2009 Hope is a Vaccine Award Ceremony

The GAIA Vaccine Foundation “Hope is a Vaccine Award 2009″ will go to two visionary architects of global TB/AIDS Foundations, for their ability to identify public-private partnerships as one means of solving some of the worlds’ greatest health problems – access to AIDS care -and developing new TB vaccines.

Chief awardees: Global AIDS care visionary Ira Magaziner and Global TB vaccine visionary Carol Nacy

Hope is a Vaccine Award – HIV/AIDS Care Visionary and Architect – Ira Magaziner

More than 90% of the 33.2 million people living with HIV/AIDS in the world live in developing countries, where access to treatment is limited. For HIV-infected individuals, access to health care is life saving, whether in the U.S. or in the developing world, and there is no one who has worked harder at improving access to health care than Ira Magaziner, former advisor to the Clinton administration and chief architect of the Clinton HIV AIDS Initiative (CHAI). CHAI is working to close the access to care gap in developing world countries by negotiating lower prices for lifesaving antiretroviral treatment, and by working with governments to improve the national health care systems required to deliver crucial medicines. Ira Magaziner makes his home in Rhode Island when he is not travelling for the Clinton Foundation.
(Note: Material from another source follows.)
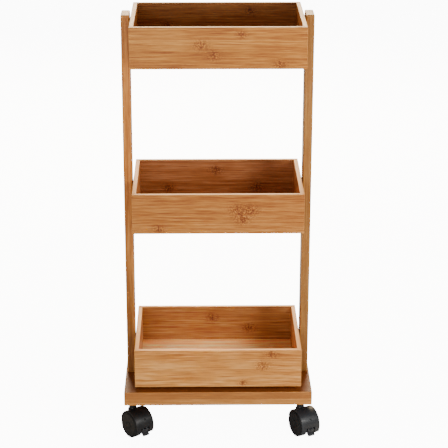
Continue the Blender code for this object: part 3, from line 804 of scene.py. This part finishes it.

GAIA Vaccine Foundation is also celebrating the work of Rhode Islanders Ed Wood and Anne Sliney of the Clinton HIV/AIDS Initiative on World AIDS Day 2009.

Ed Wood is yet another Rhode Islander who works tirelessly for Clinton HIV AIDS Initiative. Ed represents CHAI in Africa and Asia, helping launch pediatric and rural programs, and helping expand its scope of work beyond ARVs to increase access by supporting governments initiatives to deliver HIV/AIDS services to underserved populations, increasing countries’ human resource capacity to deliver care and treatment, and preventing the transmission of the disease from mothers to their children.

Rhode Islander Anne Sliney also works with the Clinton HIV/AIDS Initiative, helping nurses and health officials in resource-poor countries fight human immunodeficiency virus infection and acquired immunodeficiency syndrome.  Her experience as a front-line adherence monitor in Providence enables her to provide guidance and mentoring to nurses in countries hard hit by AIDS and nursing shortages.

Hope is a Vaccine Award – Sequella/Aeras Global TB Foundation Visionary and Architect – Carol Nacy


Carol Nacy founded the Sequella Global Tuberculosis Foundation, now known as the Aeras Global TB Vaccine Foundation in 1997. She was inspired by reports that no new drugs or vaccines had been discovered in more than 30 years for the number one infectious disease killer (Tuberculosis) and won an initial round of Gates Foundation support for the initiative in 1999. Although no longer working directly with Sequella Foundation, Carol Nacy continues her work on TB, developing drugs at Sequella Inc. in partnership with Leo Einck.